The closed unit ball of a normed space $X$ is compact if and only if $X$ is finite-dimensional

compactnessfunctional-analysisnormed-spacesweak-topology

This is a famous result and I would like to give it a try based on what I have learned from Brezis's Functional Analysis.

Let $(X, |\cdot|)$ be a normed space and $B:= \{x \in X \mid |x|\le1\}$ the closed unit ball. Then $B$ is compact if and only if $X$ is finite-dimensional.
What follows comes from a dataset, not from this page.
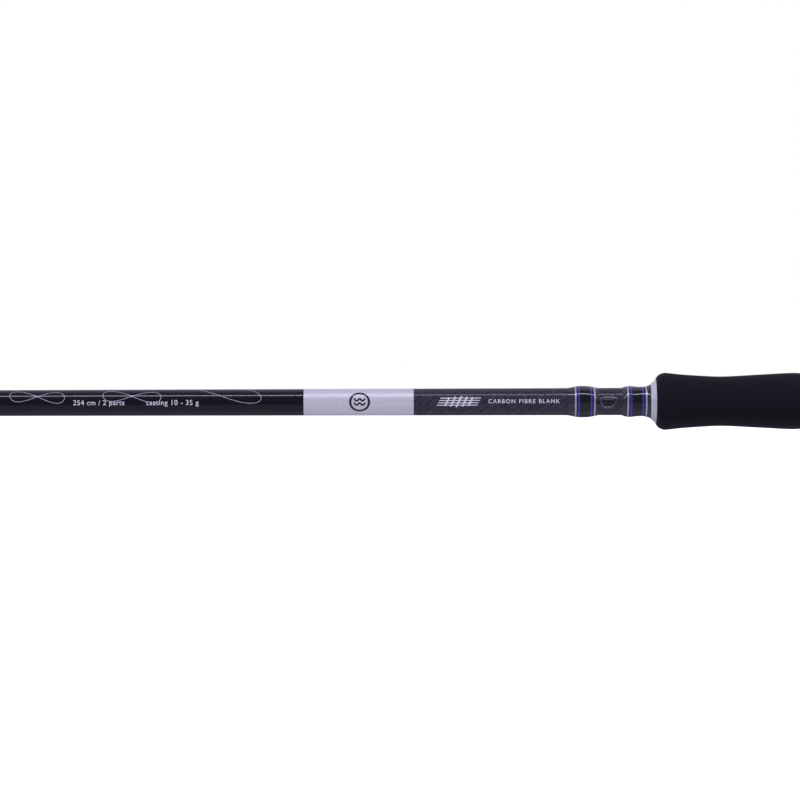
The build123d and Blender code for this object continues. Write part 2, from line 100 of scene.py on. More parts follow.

Could you have a check on my attempt? I'm happy to receive your comments/suggestion.

The proof relies on the following facts about weak topology $\sigma(X, X^*)$.
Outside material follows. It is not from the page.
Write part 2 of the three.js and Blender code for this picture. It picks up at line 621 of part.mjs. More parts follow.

Lemma: Let $S := \{x\in X \mid |x|=1\}$ be the unit sphere. If $X$ is infinite-dimensional, then $\overline S^{\sigma(X, X^*)} = B$. [The proof of can be found at page 59]

A direct consequence of the Lemma is that the unit sphere is never closed in $\sigma(X, X^*)$ if $X$ is infinite-dimensional.

  • If $X$ is finite-dimensional, then $X$ is topologically isomorphic to $\mathbb R^d$ for some $d \in \mathbb N^*$. A subset of $\mathbb R^d$ is compact if and only if it is closed and bounded. It follows that $B$ is compact.

  • Let $B$ be compact in norm topology. Because $S \subset B$ is closed in norm topology, $S$ is compact in norm topology. It follows that $S$ is compact in $\sigma(X, X^*)$ which is Hausdorff. It follows that $S$ is closed $\sigma(X, X^*)$. It follows from our Lemma that $X$ is finite-dimensional.

Best Answer

@DanielWainfleet has provided another approach via Riesz lemma. Below is my formulation of his idea.


Riesz lemma: Let $(E, |\cdot|)$ be a normed vector space and $M$ a closed proper subspace of $E$. Let $0 < \alpha < 1$. Then there exists an $x \in E$ with $|x|=1$ such that $|x-y| \ge \alpha$ for all $y \in M$.

Any finite-dimensional subspace of $E$ is a closed proper subspace of $E$. Fix $\alpha \in (0, 1)$.

First, we pick an arbitrary $x_0 \in B$. By Riesz lemma, there is $x_1 \in B$ such that $d(x_1, \operatorname{span} \{x_0\}) \ge \alpha$. Inductively, we pick $x_{n+1} \in B$ such that $$ d(x_{n+1}, \operatorname{span} \{x_0, \ldots, x_n\}) \ge \alpha. $$

It follows that $(x_n) \subset B$ is not Cauchy and thus not convergent. Hence $B$ is not compact.